BRIEF
Take the records below and print them verbatim up to and including the line that carries "const TORSO_END = 0.83;".

Rows from a 3D modeling dataset
________

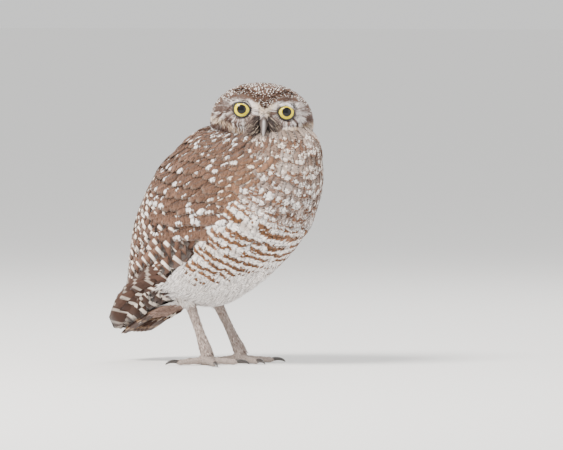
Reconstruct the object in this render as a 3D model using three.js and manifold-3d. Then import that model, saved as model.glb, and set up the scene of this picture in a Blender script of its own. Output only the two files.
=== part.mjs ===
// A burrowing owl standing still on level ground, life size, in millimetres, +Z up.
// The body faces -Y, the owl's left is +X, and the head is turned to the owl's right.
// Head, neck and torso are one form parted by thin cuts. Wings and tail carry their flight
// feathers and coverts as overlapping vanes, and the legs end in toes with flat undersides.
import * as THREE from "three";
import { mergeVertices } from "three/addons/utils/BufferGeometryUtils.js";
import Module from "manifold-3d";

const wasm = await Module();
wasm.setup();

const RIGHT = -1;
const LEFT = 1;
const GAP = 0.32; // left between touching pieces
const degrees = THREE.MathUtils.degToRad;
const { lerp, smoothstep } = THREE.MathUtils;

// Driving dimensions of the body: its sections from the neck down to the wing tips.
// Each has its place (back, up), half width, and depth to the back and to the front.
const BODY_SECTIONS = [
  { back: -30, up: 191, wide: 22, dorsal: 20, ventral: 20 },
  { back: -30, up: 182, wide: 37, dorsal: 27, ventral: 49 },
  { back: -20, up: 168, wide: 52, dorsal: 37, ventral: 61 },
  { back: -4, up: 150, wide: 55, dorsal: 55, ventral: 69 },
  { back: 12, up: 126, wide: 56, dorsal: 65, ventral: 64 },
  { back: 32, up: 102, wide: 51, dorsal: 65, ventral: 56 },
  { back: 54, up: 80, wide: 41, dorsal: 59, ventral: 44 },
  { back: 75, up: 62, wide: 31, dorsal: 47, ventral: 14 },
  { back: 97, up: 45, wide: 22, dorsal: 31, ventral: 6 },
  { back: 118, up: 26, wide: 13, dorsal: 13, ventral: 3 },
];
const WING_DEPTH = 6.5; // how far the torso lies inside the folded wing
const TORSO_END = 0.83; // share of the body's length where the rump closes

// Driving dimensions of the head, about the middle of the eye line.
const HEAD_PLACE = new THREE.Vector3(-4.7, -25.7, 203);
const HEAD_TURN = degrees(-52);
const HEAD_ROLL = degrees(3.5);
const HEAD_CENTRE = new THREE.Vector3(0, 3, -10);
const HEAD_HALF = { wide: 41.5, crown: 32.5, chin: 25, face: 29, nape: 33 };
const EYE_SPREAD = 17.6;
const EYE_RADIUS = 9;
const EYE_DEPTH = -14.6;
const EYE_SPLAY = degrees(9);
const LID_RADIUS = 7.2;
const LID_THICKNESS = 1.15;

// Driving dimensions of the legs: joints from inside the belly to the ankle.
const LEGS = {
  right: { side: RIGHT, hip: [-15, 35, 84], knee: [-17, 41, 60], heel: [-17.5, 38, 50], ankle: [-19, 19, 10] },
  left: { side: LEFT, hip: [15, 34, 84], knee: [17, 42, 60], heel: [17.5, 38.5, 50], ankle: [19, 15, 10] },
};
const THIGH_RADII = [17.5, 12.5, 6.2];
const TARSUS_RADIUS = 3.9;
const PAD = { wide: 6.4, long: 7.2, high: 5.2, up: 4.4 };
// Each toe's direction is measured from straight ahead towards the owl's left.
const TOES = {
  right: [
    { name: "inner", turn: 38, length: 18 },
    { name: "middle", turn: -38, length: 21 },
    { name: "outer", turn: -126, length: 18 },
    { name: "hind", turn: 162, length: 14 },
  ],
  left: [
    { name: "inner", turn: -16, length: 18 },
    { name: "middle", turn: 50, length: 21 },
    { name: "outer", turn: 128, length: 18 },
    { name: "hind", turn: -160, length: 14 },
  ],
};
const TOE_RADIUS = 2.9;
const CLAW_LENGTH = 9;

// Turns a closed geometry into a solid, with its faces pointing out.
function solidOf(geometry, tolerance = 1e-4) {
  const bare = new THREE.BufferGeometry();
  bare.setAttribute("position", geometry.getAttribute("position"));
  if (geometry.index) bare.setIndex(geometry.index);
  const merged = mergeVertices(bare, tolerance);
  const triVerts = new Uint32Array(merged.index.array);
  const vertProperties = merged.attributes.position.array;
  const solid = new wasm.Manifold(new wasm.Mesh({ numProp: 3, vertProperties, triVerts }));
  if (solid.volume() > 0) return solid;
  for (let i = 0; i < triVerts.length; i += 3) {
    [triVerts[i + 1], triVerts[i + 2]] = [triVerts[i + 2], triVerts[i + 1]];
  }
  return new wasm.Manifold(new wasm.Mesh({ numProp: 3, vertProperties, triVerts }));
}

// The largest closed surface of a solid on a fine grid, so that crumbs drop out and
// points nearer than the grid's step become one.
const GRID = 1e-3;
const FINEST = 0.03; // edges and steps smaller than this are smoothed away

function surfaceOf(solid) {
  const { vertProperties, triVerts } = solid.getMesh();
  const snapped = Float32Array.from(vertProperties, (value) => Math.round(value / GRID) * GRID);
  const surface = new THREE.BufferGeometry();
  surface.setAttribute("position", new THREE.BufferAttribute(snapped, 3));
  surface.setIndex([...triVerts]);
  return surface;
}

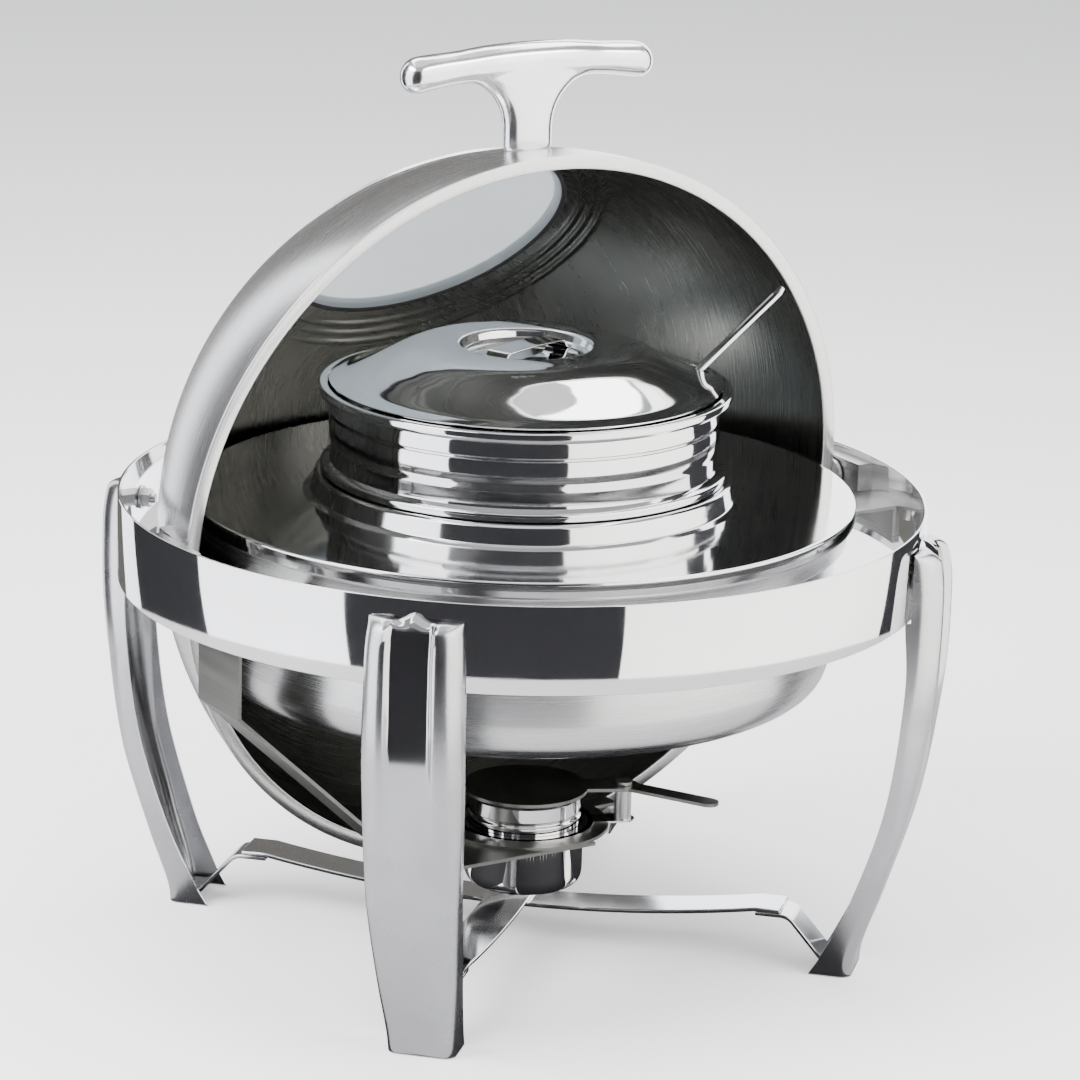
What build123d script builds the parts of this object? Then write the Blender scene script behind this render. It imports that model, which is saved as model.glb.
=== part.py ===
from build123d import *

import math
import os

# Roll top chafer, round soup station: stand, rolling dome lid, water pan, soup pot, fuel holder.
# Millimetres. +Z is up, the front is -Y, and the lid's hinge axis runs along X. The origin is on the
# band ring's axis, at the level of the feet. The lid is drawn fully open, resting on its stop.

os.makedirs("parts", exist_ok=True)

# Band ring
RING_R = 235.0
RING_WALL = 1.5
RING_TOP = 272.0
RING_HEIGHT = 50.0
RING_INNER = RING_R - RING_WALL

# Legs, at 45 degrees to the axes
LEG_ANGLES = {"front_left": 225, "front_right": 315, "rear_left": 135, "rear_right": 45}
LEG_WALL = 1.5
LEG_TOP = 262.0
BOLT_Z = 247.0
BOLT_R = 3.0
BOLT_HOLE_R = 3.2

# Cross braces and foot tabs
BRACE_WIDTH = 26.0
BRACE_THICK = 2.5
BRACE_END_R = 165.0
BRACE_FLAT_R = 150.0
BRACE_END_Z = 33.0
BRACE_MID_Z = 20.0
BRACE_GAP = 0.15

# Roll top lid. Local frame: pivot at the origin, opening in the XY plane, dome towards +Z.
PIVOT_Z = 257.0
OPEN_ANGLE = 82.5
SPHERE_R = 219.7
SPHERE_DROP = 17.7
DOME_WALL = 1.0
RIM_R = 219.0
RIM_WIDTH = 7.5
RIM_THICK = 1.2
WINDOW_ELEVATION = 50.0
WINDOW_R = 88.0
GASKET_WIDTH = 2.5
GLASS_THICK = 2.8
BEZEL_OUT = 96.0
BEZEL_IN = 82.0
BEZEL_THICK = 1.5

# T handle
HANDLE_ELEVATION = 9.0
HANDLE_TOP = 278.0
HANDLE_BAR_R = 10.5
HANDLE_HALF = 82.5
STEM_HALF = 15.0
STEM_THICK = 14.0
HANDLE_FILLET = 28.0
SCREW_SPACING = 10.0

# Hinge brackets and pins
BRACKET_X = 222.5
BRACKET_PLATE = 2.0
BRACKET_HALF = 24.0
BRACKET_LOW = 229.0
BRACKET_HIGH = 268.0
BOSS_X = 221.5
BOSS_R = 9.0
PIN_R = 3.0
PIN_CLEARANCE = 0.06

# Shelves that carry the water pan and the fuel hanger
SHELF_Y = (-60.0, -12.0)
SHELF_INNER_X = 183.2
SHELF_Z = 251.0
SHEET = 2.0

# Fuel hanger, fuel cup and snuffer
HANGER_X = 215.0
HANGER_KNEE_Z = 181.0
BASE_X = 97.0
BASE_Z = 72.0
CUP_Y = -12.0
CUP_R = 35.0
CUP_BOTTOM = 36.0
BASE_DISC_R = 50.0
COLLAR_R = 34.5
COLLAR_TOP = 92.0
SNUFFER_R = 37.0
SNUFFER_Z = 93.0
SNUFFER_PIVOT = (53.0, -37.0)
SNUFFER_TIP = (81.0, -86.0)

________

THE RESPONSE
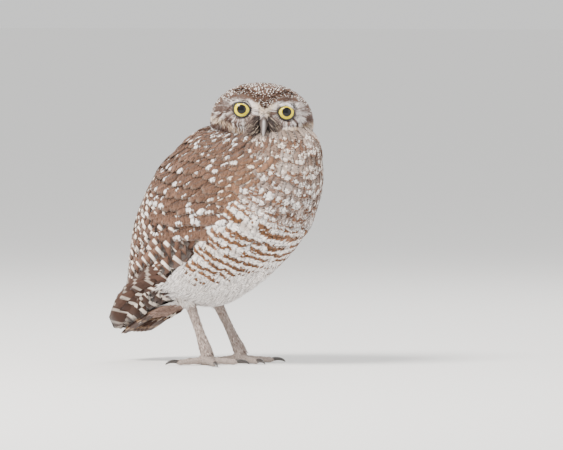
Reconstruct the object in this render as a 3D model using three.js and manifold-3d. Then import that model, saved as model.glb, and set up the scene of this picture in a Blender script of its own. Output only the two files.
=== part.mjs ===
// A burrowing owl standing still on level ground, life size, in millimetres, +Z up.
// The body faces -Y, the owl's left is +X, and the head is turned to the owl's right.
// Head, neck and torso are one form parted by thin cuts. Wings and tail carry their flight
// feathers and coverts as overlapping vanes, and the legs end in toes with flat undersides.
import * as THREE from "three";
import { mergeVertices } from "three/addons/utils/BufferGeometryUtils.js";
import Module from "manifold-3d";

const wasm = await Module();
wasm.setup();

const RIGHT = -1;
const LEFT = 1;
const GAP = 0.32; // left between touching pieces
const degrees = THREE.MathUtils.degToRad;
const { lerp, smoothstep } = THREE.MathUtils;

// Driving dimensions of the body: its sections from the neck down to the wing tips.
// Each has its place (back, up), half width, and depth to the back and to the front.
const BODY_SECTIONS = [
  { back: -30, up: 191, wide: 22, dorsal: 20, ventral: 20 },
  { back: -30, up: 182, wide: 37, dorsal: 27, ventral: 49 },
  { back: -20, up: 168, wide: 52, dorsal: 37, ventral: 61 },
  { back: -4, up: 150, wide: 55, dorsal: 55, ventral: 69 },
  { back: 12, up: 126, wide: 56, dorsal: 65, ventral: 64 },
  { back: 32, up: 102, wide: 51, dorsal: 65, ventral: 56 },
  { back: 54, up: 80, wide: 41, dorsal: 59, ventral: 44 },
  { back: 75, up: 62, wide: 31, dorsal: 47, ventral: 14 },
  { back: 97, up: 45, wide: 22, dorsal: 31, ventral: 6 },
  { back: 118, up: 26, wide: 13, dorsal: 13, ventral: 3 },
];
const WING_DEPTH = 6.5; // how far the torso lies inside the folded wing
const TORSO_END = 0.83; // share of the body's length where the rump closes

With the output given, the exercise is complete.